In the last quarter of 2023, South Africa’s consumer confidence dipped to the lowest in two decades. This, coupled with consecutive quarterly decreases in household final consumption expenditure (HFCE), may see 2024 starting off on a sour note. With this in mind, retailers must pay attention to these trends which will impact shopper behaviour in the new year.
Laurian Venter, Sales Director at OneDayOnly.co.za, South Africa’s original daily deals site explains that following consistent declines in retail trade sales over the bulk of 2023, retailers must adapt their operations in line with today’s purchasing patterns if they are to avoid a similar fate in 2024.
“With South Africans feeling more financially stressed this past year, the way we shop has changed. And, with further economic uncertainty expected in the coming year, it will continue changing. But if retailers don’t change too, they will be left behind by consumers who choose to spend their money with those that do.”
Below, she unpacks four trends that could give retailers a competitive edge in 2024:
1. Shoppers are set on saving:
Consumers are planning to reduce their spending across all retail categories with the exception of groceries.
This tracks with expenditure trends which have seen an uptick in the outlay on food, along with a decline in payments for furnishings, alcohol, and tobacco. That said, South Africans are currently still spending on non-alcoholic beverages, clothing, and footwear.
Therefore, retailers that should consider diversifying their offerings. This is particularly pertinent for those selling big-ticket discretionary goods which, according to the latest Consumer Confidence Index, households are eschewing. Additionally, they could try offering discounts to move more products as 49% of consumers say they are prepared to buy these items when on promotion.
2. A budget-friendly way to pay:
Shoppers are trying to stretch their Rands even further with payment methods like Buy Now, Pay Later (BNPL) which allows customers to purchase products and pay for them in interest- and fee-free instalments, usually spread over four to six weeks, while receiving the goods immediately.
Although the advantage for consumers is obvious, retailers also benefit from increasing the affordability of their goods, with more sales, fewer abandoned carts, and repeat purchases following positive experiences using the BNPL option.

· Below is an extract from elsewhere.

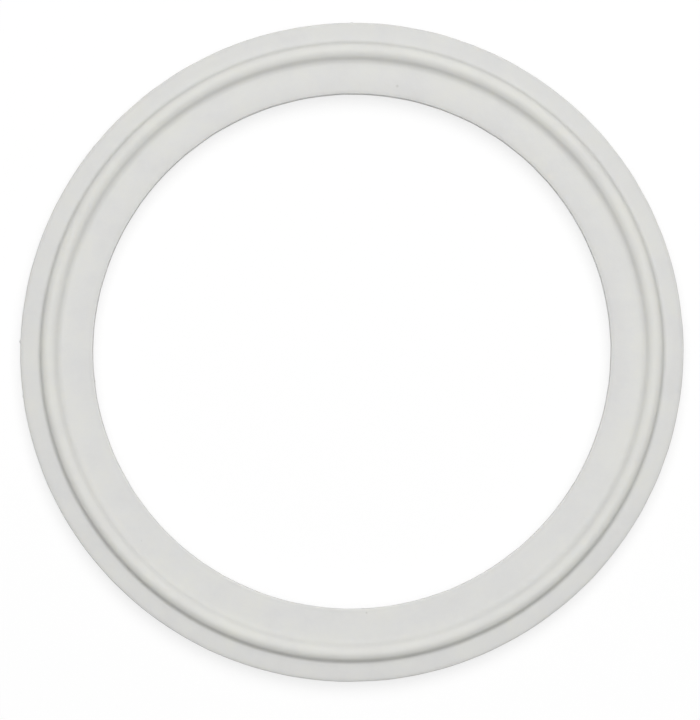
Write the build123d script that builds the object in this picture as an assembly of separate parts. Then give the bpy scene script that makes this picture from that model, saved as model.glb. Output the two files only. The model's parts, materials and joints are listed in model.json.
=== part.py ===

3. The growing appetite for apps:
With 98% of South Africans accessing the internet via their mobile phones and spending an average of nine hours and 38 minutes daily on their devices, it’s no wonder that apps have become the go-to method for users to do their shopping. Apps for retailers are now among the 25 most downloaded on both the Apple App Store and Google Play, with some being even more popular than Netflix, Facebook, and Uber.
The convenience of being able to shop anywhere and at any time has added to the appeal of apps for frugal consumers wanting to save petrol and cut down on shopping trips. In their quest to further cut costs, 56% of shoppers also use apps to conduct pre-purchase research, comparing competing retailers’ prices and searching for deals.
Retailers therefore need to enhance their apps to cater to the needs of this expanding consumer segment, ensuring that their apps provide engaging experiences and are worthwhile for the user. Not only should these platforms be convenient and user-friendly but could also include features such as personalised offers and app-only deals and competitions. In doing so, retailers can connect and foster relationships with their customers while also rewarding their loyalty.
4. Bye-bye to the one-size-fits-all approach:
South African shoppers are sick of being treated like they’re just a number, with 63% being willing to share their personal data if it means that they get offers and product recommendations tailored to their preferences, purchase history, and browsing behaviour.
Not only does this enhance the shopping experience and make it more efficient, but also drives higher conversion rates, encourages customer loyalty, and ultimately, fosters future spending.
In 2024, personalised interactions will become less of a luxury and more of a standard with the emergence of increasingly sophisticated technologies and AI systems capable of collecting and analysing extensive customer data. The more data they have about their customers, the better the value retailers can provide. Additionally, a tailored approach to discounts and content has been proven to heighten purchasing temptation amongst consumers.
“In the ever-changing retail landscape, adaptability is key. Even more so, in the face of uncertainty, the readiness to evolve will define those that merely survive and those that thrive,” concludes Venter.